NEWS 2005


Why your genes are too tight

Margaret Wente

November 10, 2005

Overweight? Sorry, it's in your genes. Over breakfast, Jeffrey Friedman nibbles on a sliver of papaya and an unbuttered English muffin. A tall, rangy fellow, he is one of the leading scientific experts on obesity. Obviously, it's not a problem for him personally. "Right now, I'm about five pounds heavier than I want to be," he says. "But it's almost impossible to lose the weight."

Dr. Friedman was in Toronto recently to accept the prestigious Gairdner Award for work in medical science. Wherever he goes, he raises the ire of the public health establishment -- the one that's telling us we're waddling ourselves to an early grave. Not only is there no obesity epidemic, he says, but there's not much we can do to slim down. "There's compelling evidence that biological factors are important in determining your weight. But the biology never seems to enter into the debate."

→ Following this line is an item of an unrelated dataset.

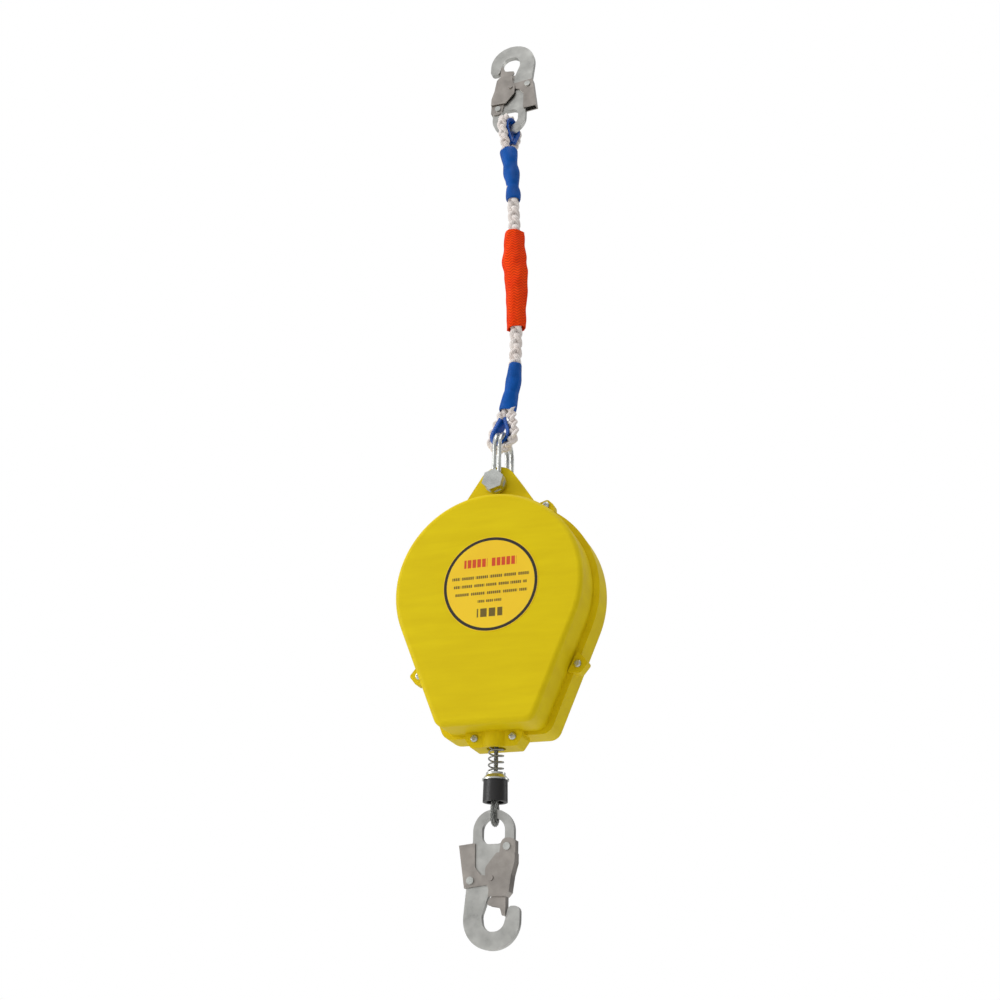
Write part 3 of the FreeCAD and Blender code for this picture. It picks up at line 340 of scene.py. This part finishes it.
def label_print():
    """Printed film: dark ring, and rows of blocks in place of words."""
    s = Shader("label_print")
    centre = (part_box("label_disc")[0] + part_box("label_disc")[1]) / 2
    place = s.coordinates((1000, 1000, 1000), offset=tuple(-1000 * c for c in centre))
    split = s.nodes.new("ShaderNodeSeparateXYZ")
    s.links.new(place, split.inputs[0])
    x, z = split.outputs["X"], split.outputs["Z"]
    length = s.nodes.new("ShaderNodeVectorMath")
    length.operation = "LENGTH"
    flat = s.nodes.new("ShaderNodeCombineXYZ")
    s.links.new(x, flat.inputs[0])
    s.links.new(z, flat.inputs[1])
    s.links.new(flat.outputs[0], length.inputs[0])
    radius = length.outputs["Value"]

    def between(value, low, high):
        above = s.math("GREATER_THAN", value, low)
        return s.math("MULTIPLY", above, s.math("LESS_THAN", value, high))

    def row(z0, z1, half_width, letter, word, shift=0.0):
        """Blocks the size of letters, with gaps between blocks and between words."""
        inside = s.math("MULTIPLY", between(z, z0, z1), between(x, -half_width + shift, half_width + shift))
        gap = s.math("FRACT", s.math("DIVIDE", s.math("ADD", x, 200.0 + z0), letter))
        space = s.math("FRACT", s.math("DIVIDE", s.math("ADD", x, 200.0 + 3 * z1), word))
        solid = s.math("MULTIPLY", s.math("GREATER_THAN", gap, 0.24), s.math("GREATER_THAN", space, 0.13))
        return s.math("MULTIPLY", inside, solid)

    ground = s.mix(s.spread(s.noise(14, 3, 0.5), 0.3, 0.7), srgb(240, 196, 4), srgb(246, 208, 14))
    red = row(18.5, 27.5, 29.0, 5.2, 31.0, 0.5)
    dark = row(6.0, 9.2, 41.0, 2.1, 15.0)
    for z0, z1, half_width, letter, word in ((-2.6, 0.4, 39.0, 2.0, 13.0), (-11.2, -8.2, 39.0, 2.1, 17.0),
                                             (-19.6, -16.8, 13.0, 2.0, 9.0)):
        dark = s.math("MAXIMUM", dark, row(z0, z1, half_width, letter, word))
    dark = s.math("MAXIMUM", dark, row(-35.0, -26.0, 13.5, 9.0, 200.0))
    ring = between(radius, 46.8, 49.9)
    ink = s.mix(s.math("MULTIPLY", red, 0.92), ground, srgb(205, 30, 10))
    ink = s.mix(s.math("MULTIPLY", dark, 0.86), ink, srgb(40, 30, 10))
    ink = s.mix(ring, ink, srgb(28, 24, 16))
    gloss = s.spread(s.noise(300, 3, 0.5), 0.3, 0.7, 0.30, 0.40)
    s.surface(color=ink, roughness=gloss, Specular_IOR_Level=0.5)
    s.bump(s.noise(500, 3, 0.5), 0.06, 0.00006)
    return s.material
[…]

Dr. Friedman is the man who discovered a hormone he called leptin (from the Greek word for thin). Leptin is instrumental in regulating weight. When you store a lot of fat, leptin sends a signal to the brain telling you to eat less, and vice versa. "There's a powerful system that balances your energy with great precision. It's a classic feedback loop, like the one that regulates your blood sugar."

Certain obese people have a defect in the feedback loop. This self-regulating system -- and not your pathetic lack of willpower -- explains why you're doomed to keep losing and gaining the same 10 pounds. "People think that all they have to do is eat less and exercise more. But the system that regulates their weight is unconscious."

This isn't the way society sees it, of course. We have funny attitudes about root causes. We have, humanely, decided that many unfortunate conditions, such as mental illness, have powerful biochemical origins. But we don't see weight that way. When it comes to weight, we still blame the victim. Sure, a few people exist who've managed to lose 100 pounds and keep the weight off. But, in general, trying to turn a fat person into a thin one is as futile as trying to turn a short person into a tall one.

Like height, weight is highly heritable, and beyond a certain narrow range -- 10 or 15 pounds -- you can't change it. If the principal regulators of weight are biological, rather than environmental or behavioural, then public campaigns nagging fat people to slim down are useless. You might as well try to cure cancer by telling patients to eat more broccoli and cheer up. "The command to eat less and exercise more has never been shown to work at a public-health level."

For the record, Dr. Friedman is not endorsing couch-potatoism. Exercise and healthy eating are good things. Obesity is a serious problem with serious consequences. But the most promising treatments will come from the research lab, not from suing McDonald's.

As someone who gained and lost the same 10 pounds for years, I can attest that my leptin feedback loop is in tip-top shape. But I'm curious about another thing. Where is the obesity epidemic? As I walk down the street or look around the office, I can't see it. Sure, there are a fair number of people who are conspicuously overweight -- but not anything like 20 per cent or 30 per cent of the population, or whatever number the latest study has trotted out for the headline writers.

Dr. Friedman doesn't see it, either. He says the fat epidemic has been wildly overstated. Careful statistical analysis shows that thin people are just as thin as they were in 1991. People in the middle of the range have gained six or seven pounds. Only at the top of the range, among the massively obese, have people packed on substantially more weight. The bell curve of weight has moved slightly to the right, and more people have crossed the line that experts use to divide the "normal" from the "obese." But the average weight gain is only seven to 10 pounds.

Some day, scientists will unlock the biological key to weight control. Meantime, as I chat with Dr. Friedman over breakfast, I succumb to the urge to slather jam on my English muffin.

I feel vaguely guilty. But now I know my leptins made me do it.